Little did I know a comment by Christopher Sikk on my post about mpd would be the key to the solution, he mentioned Subsonic.
Subsonic is "Your complete, personal media streamer.", the very cool thing about it is that it already has many different clients and a nice API. It is also open source (GPL 3). One thing I didn't quite like was its web front end which is very slow. The reason for that I assume is that it is written in Java which is good for portability, so I was able to run it on the ARM7 CPU, but often makes for bloated software by design.
The web front end is slow but I almost never have to use it because I am using the different clients, they have a really nice one for Android which while playing downloads and saves the songs in a directory for all the other music players on the phone to use it. But I don't even need that because the player itself looks and works really great.
On Linux I use Clementine which has a plugin to be able to show the music from Subsonic. It is not a very sexy music player and it can't even show the artwork but it plays reliably and honors the media buttons on my keyboard which is more than I could say about most of the other music players.
For OS X I found Submariner and sometimes I even try to use it but it is really weird. I have to admit that as a plain music player I really like iTunes on OS X, therefor I decided to kill two birds with one stone.
Arch Linux ARM
As the OS on the RP I am using Arch Linux ARM which I really like. It is super slim, you only install the things you really need and it uses SystemD which I like and know how to use to start and supervise applications like Subsonic. The only dependency Subsonic had was Java 7 ARM which I was able to install via the normal package manager without problems. I run the system like a real server, which means without X (the graphical interface), everything I do I am doing via ssh.
I needed backup of all my music anyway so I decided to use Syncthing to sync my Music folder from the iMac to the RP. I already lost my whole music library twice because I didn't understand how to use OwnCloud Sync nor Bittorrentsync, I removed the music from the second computer because I needed the space which also deleted the music on my iMac and all the music was gone.
I still have all my download codes and my CDs so it wasn't a problem to get everything back but it took quite some time, and it happened twice, so I was quite reluctant at first. But then I found out that one can make one computer the master for a directory which means that no matter what happens on the other computers, the master directory will never be changed by that.
How does it work?
I have to say that It works really really great! When I buy some music I put it into the ~/Music directory on my iMac, Syncthing automatically synchronises it to the RP where Subsonic first indexes it and then lets me play it on my way to work and at work through the Android client or Clementine. At the same time I can listen to it on iTunes on my iMac and have double backups of my music, the TimeMachine and the Raspberry Pi.
To put the cherry on the cake Subsonic also scrobbles all my plays to my account at Last FM, btw. add me as your friend there if you yourself use it too.

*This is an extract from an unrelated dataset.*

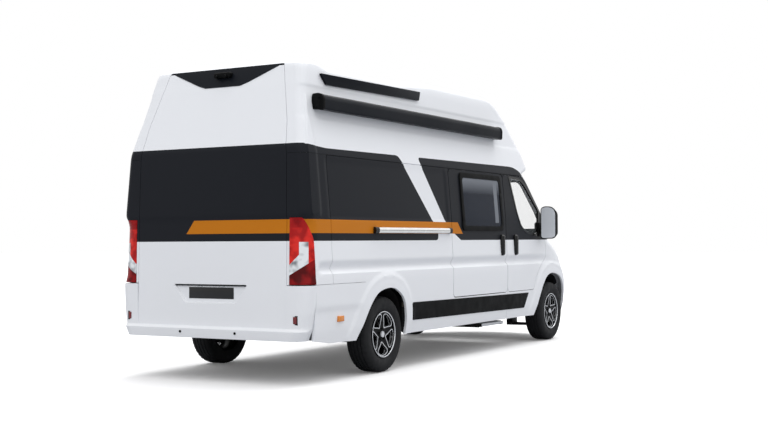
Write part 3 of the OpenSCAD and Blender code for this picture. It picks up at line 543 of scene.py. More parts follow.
bumperForm = dict(body, half=[(0.35, 0.955), (0.38, 0.96), (0.465, 0.998), (0.6, 1.02), (0.86, 1.032)],
                  rear=[(0.35, 3.145), (0.38, 3.152), (0.455, 3.158), (0.462, 3.156), (0.47, 3.130),
                        (0.86, 3.125)],
                  corner=[(0.2, 0.045), (0.86, 0.045)])
shells = {
    "bumper": shellBetween("bumper", 0.0, 0.05, low=0.36, high=1.0, form=bumperForm),
    "skin": shellBetween("skin", 0.0, body["wall"]),
    "gate": shellBetween("gate", 0.0, 0.045, low=0.42, thin=1),
    "glass": shellBetween("glass", 0.010, 0.006, thin=2),
    "trim": shellBetween("trim", -0.004, 0.02, thin=2),
    "proud2": shellBetween("proud2", -0.014, 0.03, low=1.2, thin=2, high=2.1),
    "glassProud": shellBetween("glassProud", -0.008, 0.008, low=1.2, thin=2, high=2.1),
}
print("body shells made")


def panel(name, rides, material, keep, drop=(), source="skin", slot="white_paint", nodes=(), **more):
    piece = shells[source].copy()
    piece.data = piece.data.copy()
    piece.name = piece.data.name = name
    scene.collection.objects.link(piece)
    carve(piece, keep, "INTERSECT")
    carve(piece, drop)
    piece.data.materials.clear()
    piece.data.materials.append(finishes[material])
    return mount(piece, rides, slot, nodes, **more)


far = 4.0


def bothSides(points, axis="x", inner=0.4, **more):
    return [prism(points, axis, inner, far, **more), prism(points, axis, -far, -inner, **more)]


def oneSide(side, points, inner=0.4, **more):
    return prism(points, "x", inner, far, **more) if side > 0 else prism(points, "x", -far, -inner, **more)


def inset(points, by):
    # outline moved in by a distance, for convex outlines
    count, moved = len(points), []
    area = sum(a[0] * b[1] - b[0] * a[1] for a, b in zip(points, points[1:] + points[:1]))
    sign = 1 if area > 0 else -1
    for k in range(count):
        (ax, ay), (bx, by_), (cx, cy) = points[k - 1], points[k], points[(k + 1) % count]
        n1 = Vector((-(by_ - ay), bx - ax)).normalized() * sign
        n2 = Vector((-(cy - by_), cx - bx)).normalized() * sign
        mid = (n1 + n2).normalized()
        moved.append((bx + mid.x * by / max(0.3, mid.dot(n1)), by_ + mid.y * by / max(0.3, mid.dot(n1))))
    return moved


doorOutline = [(-2.036, 0.98), (-2.036, 1.5), (-1.552, 1.892), (-1.427, 1.946), (-0.911, 1.946), (-0.911, 0.63),
               (-1.657, 0.63), (-1.742, 0.8), (-1.877, 0.925)]
doorCorners = [0.05, 0.08, 0.1, 0.1, 0.06, 0.06, 0.03, 0.05, 0.08]
doorWindow = [(-1.876, 1.56), (-1.472, 1.882), (-1.357, 1.912), (-1.085, 1.922), (-1.25, 1.47), (-1.337, 1.36),
              (-1.445, 1.31), (-1.787, 1.262)]
windowCorners = [0.02, 0.08, 0.06, 0.03, 0.1, 0.06, 0.08, 0.05]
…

I have the luck to have kind of static IPs for all my devices at home which are public and only changed when I remove the device for a longer period of time from the network. That is why I right now don't need to handle dynamic IP addresses, I just point one of my subdomains to the RP so it is easier to remember.
I am really surprised that in the end everything worked out that great, I have my Spotify replacement with open source software hosted at home on a really low power device with all my own music available everywhere where I can find a internet connection.